Design a product that allows a diabetic to utilize any kind of insulin available to them without undergoing costly retraining. 


From Sketches to CAD

Throughout the design process sketches and CAD were used in conjunction to create rapid form iterations.  Simple CAD forms were generated in Solidworks and sketched on top of using Sketchbook Pro in order to refine the crude CAD.  



Model Making

Model making was also crucial to the success of the Banting project.   Quick iterative models were generated throughout the project in order to obtain a general understanding of overall proportions and dimensions.  A final aesthetic model was then generated.


User Testing

Banting’s design was eventually refined down to two different directions: an all-in-one device and a modular device.  Both directions had pros and cons with regards to usability, manufacturing and cost.  Crude 3D printed models were created to test the use cycle of the two versions.  It became clear that the modular system was the best direction to move forward with.



 The modular design and nesting feature of the insulin pens into the back of the device make Banting more consolidated.  The device also had to be as compact as possible as the user would need to keep the device nearby at all times.



Sanitation is a top priority when considering a medical device, especially for the developing world.  The three insulin pens twist to expose the needle through the permeable membrane at the tip of the insulin pen.  This innovative design feature prevents contamination of the needle and helps to keep it sanitary.

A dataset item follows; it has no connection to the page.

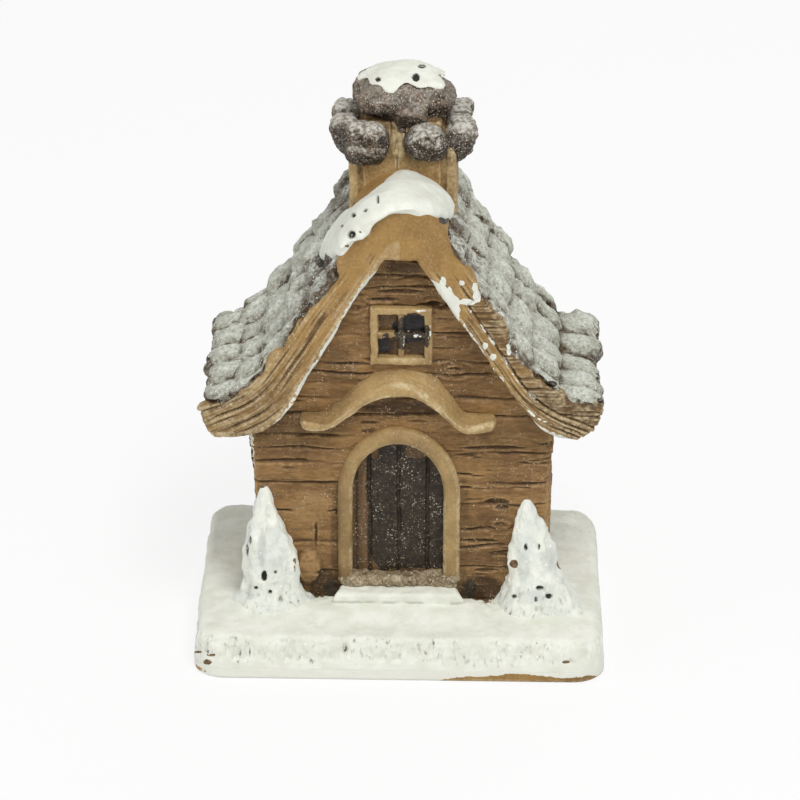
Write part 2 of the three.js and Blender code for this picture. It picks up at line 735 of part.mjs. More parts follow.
// A stone on one face of the stack: its place along the face and its lift are shares of the face's
// width and the stone's height.
function placeStone(name, face, alongShare, liftShare, widthShare, heightShare) {
  const shape = stone(stoneWidth * widthShare, stoneHeight * heightShare, stoneProjection);
  const mesh = addPiece(name, shape, stoneFinish);
  const onSide = face === "left" || face === "right";
  const seat = (onSide ? chimneyWidth : chimneyDepth) / 2;
  const along = (onSide ? chimneyDepth : chimneyWidth) * alongShare;
  const height = stoneCentreHeight + stoneHeight * liftShare;
  const quarterTurns = { front: 0, right: 1, rear: 2, left: 3 }[face];
  const angle = (quarterTurns * Math.PI) / 2;
  const direction = new THREE.Vector3(Math.sin(angle), -Math.cos(angle), 0);
  const sideways = new THREE.Vector3(Math.cos(angle), Math.sin(angle), 0);
  const upright = new THREE.Matrix4().makeBasis(sideways, new THREE.Vector3(0, 0, 1), direction);
  mesh.quaternion.setFromRotationMatrix(upright);
  mesh.position.copy(direction.multiplyScalar(seat).addScaledVector(sideways, along));
  mesh.position.add(new THREE.Vector3(0, chimneyCentreY, height));
}

// Rounded-square rings for the cap and its snow.
function capRing(share, z, wobble) {
  const around = 20;
  const ring = [];
  for (let i = 0; i < around; i++) {
    const angle = (2 * Math.PI * i) / around;
    const square = (value) => Math.sign(value) * Math.abs(value) ** 0.78;
    const reach = share * (1 + wobble * Math.cos(5 * angle + 0.6));
    const x = reach * (chimneyWidth / 2 - clearance) * square(Math.cos(angle));
    const y = reach * (chimneyDepth / 2 - clearance) * square(Math.sin(angle));
    ring.push(new THREE.Vector3(x, y + chimneyCentreY, z));
  }
  return ring;
}

function chimneyCap() {
  const steps = [[0.84, 0], [0.96, 0.18], [1, 0.42], [0.94, 0.68], [0.8, 0.88], [0.66, 1]];
  return loft(steps.map(([share, rise]) => capRing(share, chimneyTopHeight + rise * capHeight, 0.025)));
}

function chimneySnow() {
  const seat = chimneyTopHeight + capHeight;
  const steps = [[0.6, 0], [0.7, 0.25], [0.64, 0.55], [0.46, 0.85], [0.22, 1]];
  return loft(steps.map(([share, rise]) => capRing(share, seat + rise * capSnowHeight, 0.05 * (1 - rise))));
}

// Snow lying over the front of the ridge: a long lobe down its left side and a short right one.
function gableSnow() {
  const front = roofFront - ridgeSnowOverhang;
  const rear = chimneyFront - clearance;
  const steps = 5;
  const last = ridgeSnowStarts.length - 1;
  const seat = ridgeCapRise + clearance;
  const column = (index) => {
    const across = THREE.MathUtils.lerp(-ridgeSnowReachLeft, ridgeSnowReachRight, index / last);
    const start = THREE.MathUtils.lerp(front, rear, ridgeSnowStarts[index]);
    const end = THREE.MathUtils.lerp(front, rear, ridgeSnowEnds[index]);
    const station = roofLength - Math.abs(across);
    const top = [];
    const bottom = [];
    for (let step = 0; step <= steps; step++) {
      const y = THREE.MathUtils.lerp(start, end, step / steps);
      const edge = Math.min(index, last - index, step, steps - step);
      const thickness = ridgeSnowThickness * Math.min(1, 0.4 + 0.4 * edge);
      const [topX, topZ] = roofPoint(station, -seat - thickness);
      const [bottomX, bottomZ] = roofPoint(station, -seat);
      top.push(new THREE.Vector3(Math.sign(across) * topX, y, topZ));
      bottom.push(new THREE.Vector3(Math.sign(across) * bottomX, y, bottomZ));
    }
    return { top, bottom };
  };
  const columns = ridgeSnowStarts.map((_, index) => column(index));
  return slab(columns.map(({ top }) => top), columns.map(({ bottom }) => bottom));
}

// Firs: lumpy leaning cones in shallow tiers, notched round the corner of the walls.
function treeRing(side, share, z, lift) {
  const around = 14;
  const corner = houseWidthAtFoot / 2 + wallLean(treeSocketFloor + treeHeightLeft) - treeCornerInset;
  const centreX = treesShift + side * corner + (treeLean * (z - treeSocketFloor)) / treeHeightLeft;
  const ring = [];
  for (let i = 0; i < around; i++) {
    const angle = (2 * Math.PI * i) / around;
    const lump = 1 + 0.07 * lift * Math.cos(4 * angle + z + side);
    const x = centreX + share * treeRadius * lump * Math.cos(angle);
    const y = houseFront + share * treeRadius * treeDepthShare * lump * Math.sin(angle);
    ring.push(new THREE.Vector3(x, y, z));
  }
  return ring;
}

function firTree(side) {
  const tiers = [[1, 0], [0.95, 0.06], [0.82, 0.15], [0.69, 0.25], [0.63, 0.31], [0.68, 0.37]];
  tiers.push([0.58, 0.51], [0.39, 0.71], [0.24, 0.86], [0.12, 0.96], [0.04, 1]);
  const lift = (rise) => (rise > 0.09 && rise < 0.9 ? 1 : 0);
  const height = side > 0 ? treeHeightRight : treeHeightLeft;
  const rings = tiers.map(([share, rise]) => treeRing(side, share, treeSocketFloor + rise * height, lift(rise)));
  const walls = underRoof(0, 0, clearance);
  return cut(loft(rings), alongY(walls, houseFront - clearance, houseRear));
}

// Base.
function baseOutline(inset) {
  const perCorner = 6;
  const perSide = 5;
  const radius = Math.max(baseCornerRadius - inset, 0.8);
  const halfDepth = baseDepth / 2 - inset;
  const halfWidth = (side, y) => {
    const share = (y + baseDepth / 2 - baseCornerRadius) / (baseDepth - 2 * baseCornerRadius);
    return baseWidth / 2 - inset - (side > 0 ? baseRearNarrowing * share : 0);
  };
  const corners = [[1, 1], [-1, 1], [-1, -1], [1, -1]];
  const outline = [];
  corners.forEach(([signX, signY], corner) => {
    const centreY = signY * (halfDepth - radius);
    const centreX = signX * (halfWidth(signX, centreY) - radius);
    for (let i = 0; i < perCorner; i++) {
      const angle = ((corner + i / (perCorner - 1)) * Math.PI) / 2;
      outline.push([centreX + radius * Math.cos(angle), centreY + radius * Math.sin(angle)]);
    }
  });
  const filled = [];
  outline.forEach(([x, y], i) => {
    filled.push([x, y]);
    if (i % perCorner !== perCorner - 1) return;
    const [nextX, nextY] = outline[(i + 1) % outline.length];
    for (let k = 1; k < perSide; k++) {
      filled.push([x + ((nextX - x) * k) / perSide, y + ((nextY - y) * k) / perSide]);
    }
  });
  return filled;
}

function basePlinth() {
  const ring = (inset, z) => baseOutline(inset).map(([x, y]) => new THREE.Vector3(x, y, z));
  return loft([ring(plinthChamfer, 0), ring(0, plinthChamfer), ring(0, plinthHeight)]);
}

function snowGround() {
  const ring = (inset, z, roll) =>
    baseOutline(inset).map(([x, y]) => new THREE.Vector3(x, y, z + roll * Math.sin(0.55 * x + 0.8 * y)));
  const rings = [
    ring(0, plinthHeight, 0),
    ring(snowEdgeRound * 0.1, THREE.MathUtils.lerp(plinthHeight, snowEdgeHeight, 0.45), 0),
    ring(snowEdgeRound * 0.4, snowEdgeHeight - snowEdgeRound * 0.4, 0.1),
    ring(snowEdgeRound, snowEdgeHeight, 0.15),
    ring(snowEdgeRound + snowBankWidth / 2, THREE.MathUtils.lerp(snowEdgeHeight, snowHouseHeight, 0.6), 0.12),
    ring(snowEdgeRound + snowBankWidth, snowHouseHeight, 0),
  ];
  const drift = loft(rings);
  const top = snowHouseHeight + 1;
  const grow = clearance;
  const houseHole = block(
    -houseWidthAtFoot / 2 - grow - wallLean(top),
    houseWidthAtFoot / 2 + grow + wallLean(top),
    houseFront - grow,
    houseRear + grow,
    houseSocketFloor,
    top,
  );
  const treeHoles = [-1, 1].map((side) => {
    const hole = (z) => treeRing(side, 1 + clearance / treeRadius, z, 0);
    return loft([hole(treeSocketFloor), hole(top)]);
  });
  const stepHole = alongZ(shapeOf(stepOutline(grow)), stepSocketFloor, top);
  return cut(drift, houseHole, stepHole, ...treeHoles);
}

addPiece("base_plinth", basePlinth(), woodFinish);
addPiece("snow_ground", snowGround(), snowFinish);

addPiece("house_core", houseCore(), woodFinish);
const doorHole = archOutline(doorHalfWidth, sillTopHeight, doorTop, doorArchRise);
const windowHole = shapeOf(squareOutline(windowOpeningSize));
const frontWall = cut(
  gableSkin(houseFront, coreFront),
  alongY(doorHole, houseFront - 1, coreFront + 1, { curveSegments: 10 }),
  alongY(windowHole, houseFront - 1, coreFront + 1),
);
addPiece("front_wall", frontWall, woodFinish);
addPiece("rear_wall", gableSkin(houseRear, coreRear), woodFinish);
addPiece("left_wall", sideSkin(-1), woodFinish);
addPiece("right_wall", sideSkin(1), woodFinish);

addPiece("door_frame", doorFrame(), trimFinish);
addPiece("door_leaf", doorLeaf(), doorFinish);
addPiece("door_sill", doorSill(), trimFinish);
addPiece("door_step", doorStep(), snowFinish);
addPiece("door_hood", doorHood(), trimFinish);
addPiece("window_frame", windowFrame(), trimFinish);
addPiece("window_bars", windowBars(), trimFinish);
addPiece("window_panes", windowPanes(), glassFinish);

for (const [hand, side] of [["left", -1], ["right", 1]]) {
  addPiece(`bargeboard_front_${hand}`, bargeboard(side, roofFront, deckFront), woodFinish);
  addPiece(`bargeboard_rear_${hand}`, bargeboard(side, roofRear, deckRear), woodFinish);
  addPiece(`roof_deck_${hand}`, roofDeck(side), woodFinish);
  for (let course = 0; course < courseCount; course++) {
    addPiece(`tile_course_${hand}_${course + 1}`, tileCourse(side, course), tileFinish);
  }
  addPiece(`fir_tree_${hand}`, firTree(side), snowFinish);
}

addPiece("ridge_cap_front", ridgeCap(roofFront - tileOverhang / 2, chimneyFront - clearance), woodFinish);
addPiece("ridge_cap_rear", ridgeCap(chimneyRear + clearance, roofRear), woodFinish);
addPiece("gable_snow", gableSnow(), snowFinish);

addPiece("chimney_stack", chimneyStack(), trimFinish);
placeStone("collar_stone_front_left", "front", -0.34, -0.02, 1.12, 1);
placeStone("collar_stone_front_right", "front", 0.22, 0.04, 0.88, 0.8);
placeStone("collar_stone_right_front", "right", -0.22, -0.12, 0.98, 0.92);
placeStone("collar_stone_right_rear", "right", 0.25, -0.1, 0.94, 0.82);
placeStone("collar_stone_rear_right", "rear", -0.24, 0, 1.02, 0.9);
placeStone("collar_stone_rear_left", "rear", 0.24, 0, 0.98, 0.9);
placeStone("collar_stone_left_rear", "left", -0.25, -0.14, 0.94, 0.82);
placeStone("collar_stone_left_front", "left", 0.23, -0.06, 0.98, 0.9);
addPiece("chimney_cap", chimneyCap(), stoneFinish);
addPiece("chimney_snow", chimneySnow(), snowFinish);

export default house;
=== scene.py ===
"""A small cast winter cottage: carved planks, lapped tiles, thick painted snow and glitter.

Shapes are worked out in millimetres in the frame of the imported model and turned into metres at
the end. Every surface is a dense mesh whose relief comes from functions of position, and every
finish is a node material that reads that relief.
"""

import math

import bpy
import numpy as np
import openvdb
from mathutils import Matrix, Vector


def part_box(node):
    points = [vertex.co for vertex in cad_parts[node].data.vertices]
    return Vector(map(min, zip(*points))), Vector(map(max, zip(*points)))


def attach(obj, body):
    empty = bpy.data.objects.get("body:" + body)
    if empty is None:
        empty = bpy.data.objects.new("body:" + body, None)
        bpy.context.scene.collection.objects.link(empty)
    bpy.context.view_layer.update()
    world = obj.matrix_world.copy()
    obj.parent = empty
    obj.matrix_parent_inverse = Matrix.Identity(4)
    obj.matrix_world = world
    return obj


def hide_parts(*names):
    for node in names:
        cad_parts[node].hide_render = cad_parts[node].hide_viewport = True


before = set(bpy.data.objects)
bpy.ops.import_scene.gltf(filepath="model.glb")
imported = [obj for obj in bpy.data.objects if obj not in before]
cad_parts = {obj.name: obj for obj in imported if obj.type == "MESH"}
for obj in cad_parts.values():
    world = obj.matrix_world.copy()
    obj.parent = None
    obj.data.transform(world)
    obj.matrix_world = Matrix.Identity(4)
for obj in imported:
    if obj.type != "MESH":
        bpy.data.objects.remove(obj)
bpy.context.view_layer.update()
MM = 0.001


def corners(node):
    """A node's lowest and highest corners in millimetres."""
    low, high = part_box(node)
    return np.array(low) / MM, np.array(high) / MM


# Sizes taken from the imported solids, in millimetres.
HOUSE_FRONT = corners("front_wall")[0][1]
HOUSE_REAR = corners("rear_wall")[1][1]
ROOF_FRONT = corners("bargeboard_front_left")[0][1]
ROOF_REAR = corners("bargeboard_rear_left")[1][1]
CHIMNEY_LOW, CHIMNEY_HIGH = corners("chimney_stack")
BASE_HIGH = corners("base_plinth")[1]

# Sizes shared with the solids that their boxes don't show, in millimetres.
SKIN = 1.6
FOOT_HALF, EAVE_HALF = 15.2, 16.6
SOCKET_FLOOR, EAVE_UNDER = 4.0, 27.6
BOARD_THICKNESS = 2.0
DOOR_X, DOOR_HALF, DOOR_RISE, DOOR_FRAME = -0.15, 4.65, 5.0, 2.0
SILL_TOP, DOOR_TOP = 8.5, 24.5
CHIMNEY_Y = (CHIMNEY_LOW[1] + CHIMNEY_HIGH[1]) / 2
CHIMNEY_HALF_X, CHIMNEY_HALF_Y = 5.8, 5.3
WINDOW_X, WINDOW_Z, WINDOW_HALF, WINDOW_FRAME = 0.1, 37.4, 2.5, 0.85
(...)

Banting needs to last a lifetime.  The design of the device was a delicate balancing act between cost and durability of materials and manufacturing processes.  The device is constructed from a combination of injection molded Delrin and a progressive die cut stainless steel “bumper”.




Banting’s modular design allows for all of the insulin pens to nest into the back of the device.   This is crucial as the device is useless without all of its components. 



Banting is constructed using no adhesives or fasteners.  This allows for parts to easily be removed or replaced without having to replace the whole device.  All electrical components could be soldered directly onto the single PCB.


Means of Acquisition

As with current diabetic systems in the developing world, Banting could either be funded by local governments or provided by NGOs.